Potrebbe esserci dell’altro di più importante; tutte le volte che nel passato ciò è avvenuto, abbiamo assistito a rimbalzi, più o meno duraturi ma molto vistosi, in particolare per i listini più colpiti dalle vendite in queste settimane (tipo il nostro).

Ieri Trichet, ex presidente della Bce, al G8 che si sta tenendo a Washington, ha proposto un piano in base al quale  in caso di inadempienza di un Paese europeo alle raccomandazioni della Commissione e del Consiglio Ue, subentra un governo federale d’emergenza che prende il posto ed i poteri di quello del Paese interessato.

Diciamo che questa situazione potrebbe calmare un pò le acque, ma non certo risolvere i problemi visto che le uniche indicazioni che gli esponenti dell’Area Euro sono state quelle di ridurre il debito tramite l’austerità; la Grecia insegna che l’austerità non porta alla riduzione del debito, ma che anzi lo aumenta, perchè le manovre tagliano le risorse ai consumatori il che porta alla riduzione delle vendite e, conseguentemente, delle entrate fiscali.

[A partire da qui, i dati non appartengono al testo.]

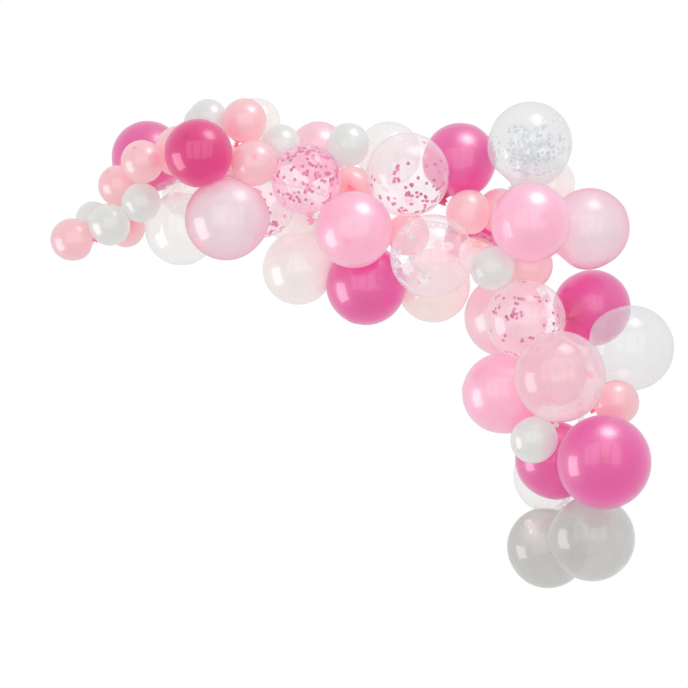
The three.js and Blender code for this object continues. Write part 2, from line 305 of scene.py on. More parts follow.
def shoulder(start, slope, end, tail, count):
    """A curve from the pear to the neck, as a cubic between two points with two given
    directions: it leaves the pear along the pear's own slope and arrives along the neck."""
    t = np.linspace(0, 1, count + 1)[1:, None]
    arrive = np.array([0.0, -1.0]) * tail * SHOULDER_ARRIVES
    a, b = 2 * t**3 - 3 * t**2 + 1, t**3 - 2 * t**2 + t
    c, d = -2 * t**3 + 3 * t**2, t**3 - t**2
    return a * start + b * slope + c * end + d * arrive


def outline(radius, tail, family):
    """Half the outline as (distance from the axis, place along it), crown end up. Also how far
    each ring is gathered, from 0 on the pear to 1 at the knot. A pear is a ball whose radius
    grows smoothly towards the neck. Past the shoulder the tail narrows at a waist, swells to the
    knot, flares to the lip and turns round a bead and a little way back inside. The waist and
    the knot are bell curves, and all their places are shares of the tail."""
    on_ball, on_shoulder, on_tail = RINGS[family]
    neck, lip = NECK[family], LIP[family]
    angle = np.linspace(0, PEAR_TO, on_ball + 1)[1:]
    share = np.clip((angle - PEAR_FROM) / (PEAR_TO - PEAR_FROM), 0, 1)
    reach = radius * (1 + PEAR * share * share * (3 - 2 * share))
    rise = 1 + CROWN_RISE * np.exp(-((angle / CROWN_SPREAD) ** 2))
    ball = np.stack([np.sin(angle), np.cos(angle) * rise], axis=1) * reach[:, None]
    slope = ball[-1] - ball[-2]
    slope *= radius * SHOULDER_LEAVES / np.linalg.norm(slope)
    root = -radius - tail * NECK_ROOT
    curve = shoulder(ball[-1], slope, np.array([neck, root]), tail, on_shoulder)
    t = np.linspace(0, 1, on_tail + 1)[1:]
    waist = 1 - WAIST["depth"] * np.exp(-(((t - WAIST["at"]) / WAIST["length"]) ** 2))
    knot = KNOT["swell"] * np.exp(-(((t - KNOT["at"]) / KNOT["length"]) ** 2))
    flare = np.clip((t - FLARE_FROM) / (1 - FLARE_FROM), 0, 1) ** FLARE_CURVE
    width = neck * (waist + knot) * (1 - flare) + (lip - BEAD) * flare
    mouth = -radius - tail + BEAD
    stem = np.stack([width, root + (mouth + BEAD - root) * t], axis=1)
    turn = np.linspace(*BEAD_TURNS, BEAD_RINGS + 1)[1:] * math.pi
    bead = np.stack([lip - BEAD + np.cos(turn) * BEAD, mouth + np.sin(turn) * BEAD], axis=1)
    inside = np.array([[lip * INSIDE["width"], mouth + tail * INSIDE["depth"]]])
    rings = np.concatenate([ball, curve, stem, bead, inside])
    gathered = np.concatenate([
        np.zeros(on_ball),
        np.linspace(0, 1, on_shoulder + 1)[1:],
        np.ones(on_tail + BEAD_RINGS + 1),
    ])
    return rings, gathered


sample_rings, _ = outline(0.1, 0.03, "large")
print("an outline has", len(sample_rings), "rings")

# %% [markdown]
# ## Turning and pressing the outline
# The rings are turned round the neck's direction. Near the neck they get pleats, which wind a
# little round it because a knot is tied with a twist. Then the whole skin is pressed: a point
# that reaches past a plane is drawn straight back to it. The drawing back is soft, so the edge
# of a flat face is rounded, as it is on a real balloon.
#
# Each point also carries a number for how thick the latex is there: most in the neck, much at the
# crown, and a little more all over on a large balloon that is blown up less than the others. The
# materials turn that number into a deeper colour.

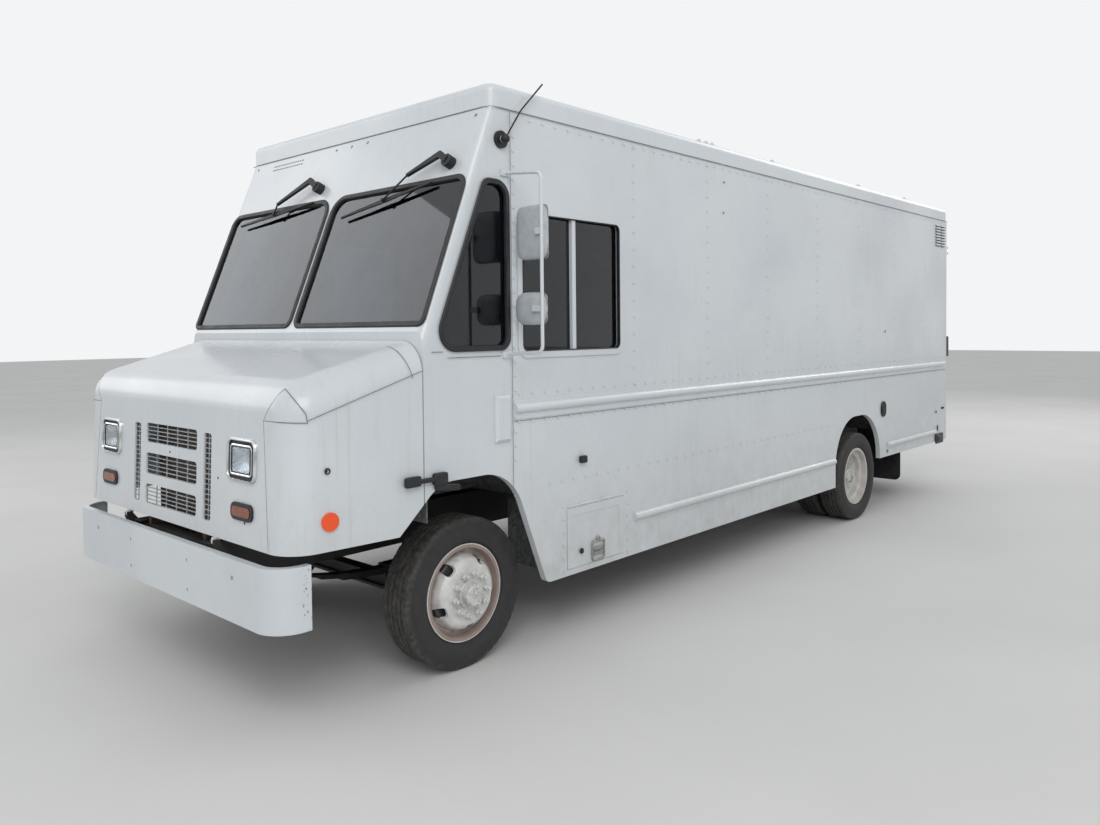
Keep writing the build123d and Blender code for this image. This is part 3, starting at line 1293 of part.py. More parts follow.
def door_track():
    """Rail that carries the sliding door, hung on the curb-side wall."""
    x0 = -INNER_W - 0.5
    y0 = SLIDE_Y0 - SLIDE_LAP - 20
    y1 = SLIDE_Y1 + SLIDE_WAY
    z = SLIDE_Z1 + SLIDE_LAP
    top = box(x0, x0 + DOOR_T + 28, y0, y1, z + TRACK_RISE, z + TRACK_RISE + 8)
    side = box(x0 + DOOR_T + 20, x0 + DOOR_T + 28, y0, y1, z - 22, z + TRACK_RISE + 8)
    return top + side


# Rear frame and doors
REAR_HINGES = [REAR_DOOR_Z0 + 130, (REAR_DOOR_Z0 + REAR_DOOR_Z1) / 2, REAR_DOOR_Z1 - 130]


def rear_frame():
    y0 = BODY_END_Y - REAR_POST + SEAT_GAP
    y1 = BODY_END_Y
    post_in = REAR_DOOR_HALF + 10
    shape = box(-HALF_W, HALF_W, y0, y1, REAR_DOOR_Z1 + 6, EAVE_Z - SEAT_GAP)
    shape += box(-HALF_W, HALF_W, y0, y1, REAR_SKIRT_Z, REAR_DOOR_Z0 - 6)
    for side in SIDES:
        shape += box(side * post_in, side * HALF_W, y0, y1, REAR_SKIRT_Z, EAVE_Z - SEAT_GAP)
    shape += box(-900, 900, y0 - 60, y1 - SEAT_GAP, REAR_BEAM_Z0, REAR_SKIRT_Z + 1)
    pin_y = y1 + REAR_HINGE_OUT
    for side in SIDES:
        for z in REAR_HINGES:
            shape += cyl_z(side * REAR_HINGE_X, pin_y, z, z + 60, REAR_HINGE_R)
            near = side * (REAR_HINGE_X + 2)
            shape += box(near, side * (REAR_HINGE_X + 48), y1 - 0.5, y1 + 6, z + 2, z + 26)
            shape += box(near, side * (REAR_HINGE_X + 20), y1 - 0.5, pin_y, z + 2, z + 26)
    return shape


def rear_window_rows(side, inset):
    """Rear door window outline, moved inward by inset."""
    near, far, low, high = REAR_WINDOW
    x0, x1 = sorted((side * (near + inset), side * (far - inset)))
    return rounded_rect(x0, x1, low + inset, high - inset, 60 - inset)


def rear_door(side):
    y1 = BODY_END_Y
    y0 = y1 - REAR_DOOR_T
    z0 = REAR_DOOR_Z0
    z1 = REAR_DOOR_Z1
    x0 = side * 3
    x1 = side * REAR_DOOR_HALF
    leaf = box(x0, x1, y0, y1, z0, z1)
    leaf -= along(rear_window_rows(side, 0), y0 - 10, y1 + 10)
    for z in REAR_HINGES:
        leaf += box(side * (REAR_DOOR_HALF - 150), side * REAR_DOOR_HALF, y1 - 0.1, y1 + 6, z - 26, z + 26)
        leaf += box(side * (REAR_DOOR_HALF - 1), side * (REAR_HINGE_X - 6), y1 + 1, y1 + 6, z - 26, z + 26)
        pin_y = y1 + REAR_HINGE_OUT
        barrel = cyl_z(side * REAR_HINGE_X, pin_y, z - 60, z - SEAT_GAP, REAR_HINGE_R)
        link = box(side * (REAR_HINGE_X - 20), side * (REAR_HINGE_X - 2), y1 + 1, pin_y, z - 26, z - 2)
        leaf += barrel + link
    if side > 0:
        leaf += box(30, 60, y1 - 0.1, y1 + 34, 1180, 1330)
        leaf += box(20, 70, y1 - 0.1, y1 + 12, 1160, 1350)
    return leaf


def rear_door_glass(side):
    y = BODY_END_Y - REAR_DOOR_T / 2
    return along(rear_window_rows(side, SEAT_GAP), y - GLASS_T / 2, y + GLASS_T / 2)


def door_stops():
    """Rubber block at each rear corner that the open door rests against."""
    y0 = BODY_END_Y + SEAT_GAP
    return [box(side * (HALF_W - 42), side * (HALF_W - 8), y0, REAR_Y, 1450, 1675) for side in SIDES]


def tail_lamps():
    lamps = []
    y1 = BODY_END_Y
    for side in SIDES:
        for z in (640.0, 740.0):
            lamps.append(cyl_y(side * (HALF_W - 160), y1 + SEAT_GAP, y1 + 24, z, 52))
        z = EAVE_Z - 145
        lamps.append(box(side * (HALF_W - 50), side * (HALF_W - 10), y1 + SEAT_GAP, y1 + 16, z, z + 30))
    return lamps


MUD_FLAP_Y = AXLE_R + 1105.0
MUD_FLAP_Z = 211.0


def mud_flaps():
    """Rubber flaps hung under the floor behind the twin wheels."""
    flaps = []
    top = FLOOR_Z - FLOOR_T - SEAT_GAP
    inner = DUAL_X - 240.0
    outer = HALF_W - 50.0
    rows = [(inner, MUD_FLAP_Z, 60), (outer, MUD_FLAP_Z, 60), (outer, top, 0), (inner, top, 0)]
    for side in SIDES:
        flaps.append(along(rows if side > 0 else mirror_x(rows), MUD_FLAP_Y - 4, MUD_FLAP_Y + 4))
    return flaps


def build():
    os.makedirs("parts", exist_ok=True)
    save("chassis_frame", chassis_frame())
    save("front_axle", front_axle())
    save("rear_axle", rear_axle())
    save("leaf_springs", [leaf_spring(s, row) for s in SIDES for row in LEAF_SPRINGS])
    save("tie_rod", tie_rod())
    rolling = front_wheel()
    twin = rear_wheels()
    rubber = tyre()
    for side, word in ((1, "left"), (-1, "right")):
        turn = Rot(0, 0, 0 if side > 0 else 180)
        save("knuckle_" + word, knuckle(side))
        front = Pos(side * FRONT_TYRE_X, AXLE_F, AXLE_Z)
        save("front_wheel_" + word, front * turn * rolling)
        save("front_tyre_" + word, front * turn * rubber)
        rear = Pos(side * DUAL_X, AXLE_R, AXLE_Z)
        save("rear_wheels_" + word, rear * turn * twin)
        pair = [rear * Pos(side * s * RIM_OUTSET, 0, 0) * rubber for s in SIDES]
        save("rear_tyres_" + word, pair)
        save("body_side_" + word, body_side(side))
        save("rear_door_" + word, rear_door(side))
        save("rear_door_glass_" + word, rear_door_glass(side))
    save("powertrain", powertrain())
    save("fuel_tank", fuel_tank())
    save("front_bumper", front_bumper())
    save("hood_shell", hood_shell())
    save("grille_mesh", grille_mesh())
    save("headlamp_bezels", headlamp_bezels())
    save("headlamp_lenses", headlamp_lenses())
    save("amber_lamps", amber_lamps())
    save("lamp_grommets", lamp_grommets())
    save("hood_latches", hood_latches())
    save("cab_front", cab_front())
    save("cab_glass", glass_panes())
    save("window_gaskets", window_gaskets())
    save("side_window_frame", side_window_frame())
    save("roof", roof())
    save("floor", floor())
    save("access_door", access_door())
    save("rub_rails", rub_rails())
    save("mirror_brackets", mirror_brackets())
    save("mirror_heads", mirror_heads())
    save("wipers", wipers())
    save("antenna", antenna())
    save("dashboard", dashboard())
    save("engine_cover", engine_cover())
    save("seat_base", seat_base())
    save("seat_cushions", seat_cushions())
    save("sliding_door", sliding_door())
    save("sliding_door_glass", sliding_door_glass())
    save("rear_frame", rear_frame())
    save("door_stops", door_stops())
    save("tail_lamps", tail_lamps())
    save("mud_flaps", mud_flaps())


build()
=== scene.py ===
import math

import bmesh
import bpy
import numpy as np
from bpy.props import FloatProperty, IntProperty, PointerProperty, StringProperty
from bpy.types import Operator, Panel, PropertyGroup
from mathutils import Matrix, Vector


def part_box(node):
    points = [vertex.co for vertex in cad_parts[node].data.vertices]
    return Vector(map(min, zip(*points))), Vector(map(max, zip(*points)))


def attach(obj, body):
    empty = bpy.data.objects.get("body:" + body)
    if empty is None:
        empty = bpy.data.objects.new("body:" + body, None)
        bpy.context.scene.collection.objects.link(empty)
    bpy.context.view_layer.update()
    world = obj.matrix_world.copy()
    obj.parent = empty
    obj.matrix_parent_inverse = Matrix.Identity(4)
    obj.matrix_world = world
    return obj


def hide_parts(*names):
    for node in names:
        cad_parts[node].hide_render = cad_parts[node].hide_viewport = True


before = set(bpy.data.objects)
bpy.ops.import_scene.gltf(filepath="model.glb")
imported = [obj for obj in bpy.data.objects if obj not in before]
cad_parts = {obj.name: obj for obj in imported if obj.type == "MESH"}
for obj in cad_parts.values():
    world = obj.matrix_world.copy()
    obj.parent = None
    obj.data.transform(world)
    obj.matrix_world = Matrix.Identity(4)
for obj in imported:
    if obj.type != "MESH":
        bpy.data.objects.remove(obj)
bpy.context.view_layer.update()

bl_info = {
    "name": "Step Van Dressing",
    "version": (1, 0, 0),
    "blender": (4, 5, 0),
    "location": "View3D > Sidebar > Step Van",
    "description": "Gives a walk-in step van its paint, tyres, rivets, rubber, lamps and mirrors",
    "category": "Object",
}

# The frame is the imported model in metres: +Z up, -Y the front, +X the driver's side.
SIDES = (1, -1)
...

A parte il ragionamento economico, trovo eticamente inconcepibile che si possa arrivare ad un punto in cui ad uno Stato dell’Area Euro sia sottratto il diritto di uscirne e che sia imposto un governo non suo.

Il solo discuterne mi porta a credere che siamo tornati indietro di secoli, quando si imponevano le idee con la forza e non ci si limitava a consigliarle.

Ovvio che la partecipazione a qualsiasi unione, specialmente se monetaria, implichi il trasferimento di una parte della sovranità degli Stati aderenti all’unione stessa, ma inaccettabile che a governare non sia la maggioranza votata dai cittadini del Paese in questione.